まずは保存してあるデータを指定して、前回保存した状態に戻します。確定申告書等作成コーナーのトップページにある「保存データを利用して作成」をクリックし、次のページで「作成再開」をクリックします。「ファイル選択」をクリックし、保存してあったデータファイルを指定してから、「保存データ読込」をクリックします。所得税の確定申告書の横にある「作成再開」をクリックすると前回保存した状態に戻ります。この状態での納付額ないしは還付額を確認しておくと、入力終了後に外国税額控除によって減額される所得税が確認できます。
「控除の申告 (2/2)」のページまで「次へ」ないし「戻る」をクリックして進みます。「外国税額控除等」をクリックすると、「外国所得税額の入力」画面に遷移します。「+外国所得税額を入力する」をクリックすると外国税額控除の入力画面に遷移するので、この画面で入力を進めていきます。

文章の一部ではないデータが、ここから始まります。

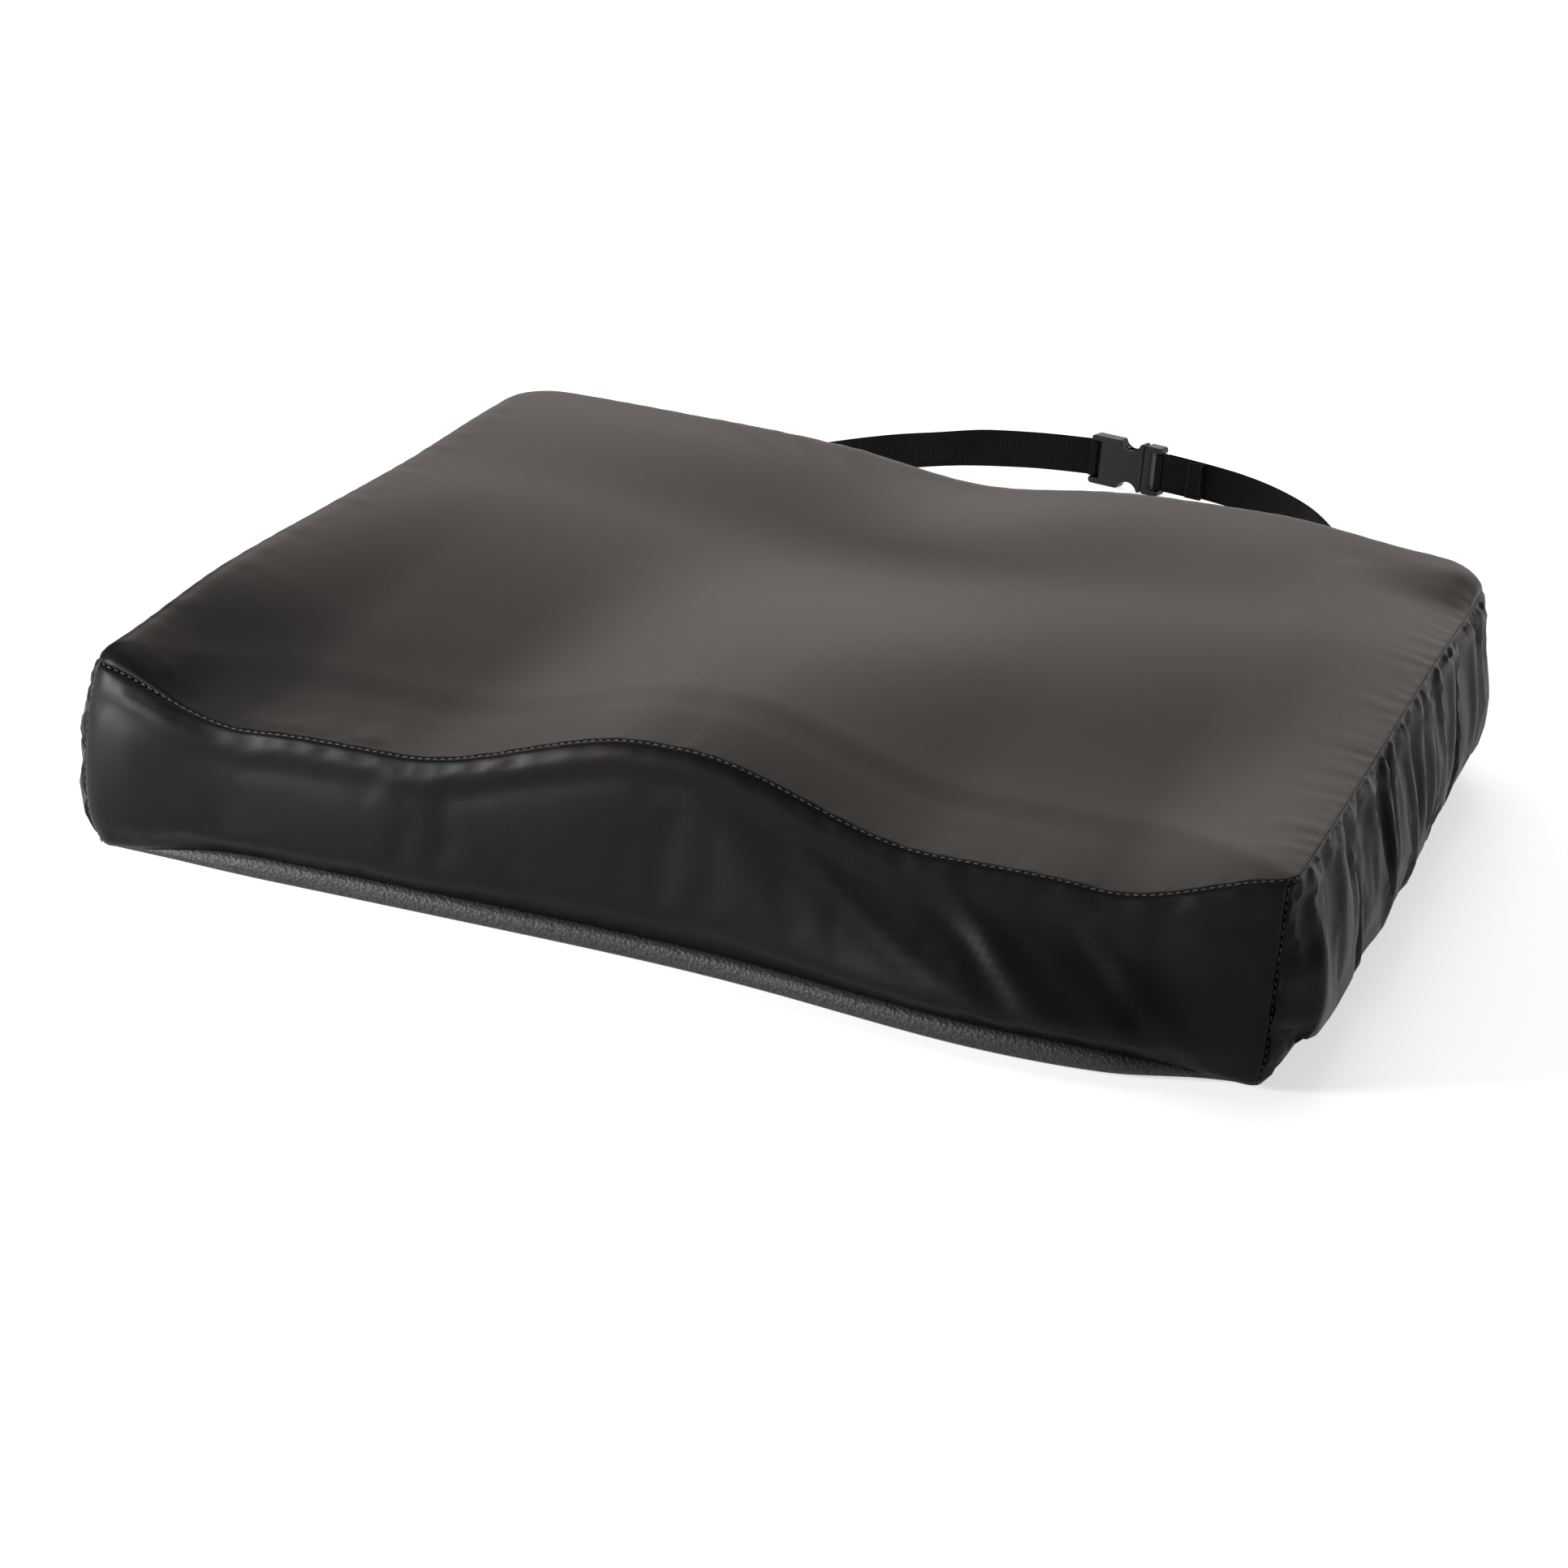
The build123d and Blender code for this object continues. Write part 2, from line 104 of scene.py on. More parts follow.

「国名」に米国、「所得の種類」に配当、「税種目」に源泉所得税と入力します。納付確定日、納付日はどちらも令和6年12月31日とします。「源泉・申告(賦課)の区分」で源泉を選択、所得の計算期間は令和6年1月1日から令和6年12月31日を入力します。
「相手国での課税標準」に配当等の金額の合計を、「相手国での課税標準に係る外国所得税額」に源泉徴収された外国税額の合計を、それぞれ年間取引報告書をベースに入力します。「相手国での通貨単位(カナ)」「相手国での課税標準(外貨)」「相手国での課税標準に係る外国所得税額(外貨)」は記載があれば入力します。
私の場合は米国のみでしたのでここで終了ですが、他の国もあれば「もう一件入力する」をクリックして入力していきます。入力が終了したら、「入力内容の確認」をクリックし、「次へ」をクリックします。
「調整国外所得」に配当等の金額の合計を入力します。「繰越控除余裕額又は繰越控除限度額の入力」は前節で説明した繰越制度に関する入力です。画面の指示に従って、前年の確定申告書から転記を行います。入力が終わったら、「入力終了」をクリックします。
「次へ」を何回かクリックして「計算結果の確認」のページまで進むと、納付または還付金額が表示されます。外国税額控除は税額控除なので、控除額分還付が増えていることが確認できます。
まとめ
ここまで、外国税額控除の概要と限度額の計算、eTaxでの入力方法について解説してきました。私自身の確定申告はこれで終了なので、eTax入力シリーズはこれで完結です。
最後までお読みいただき、ありがとうございます。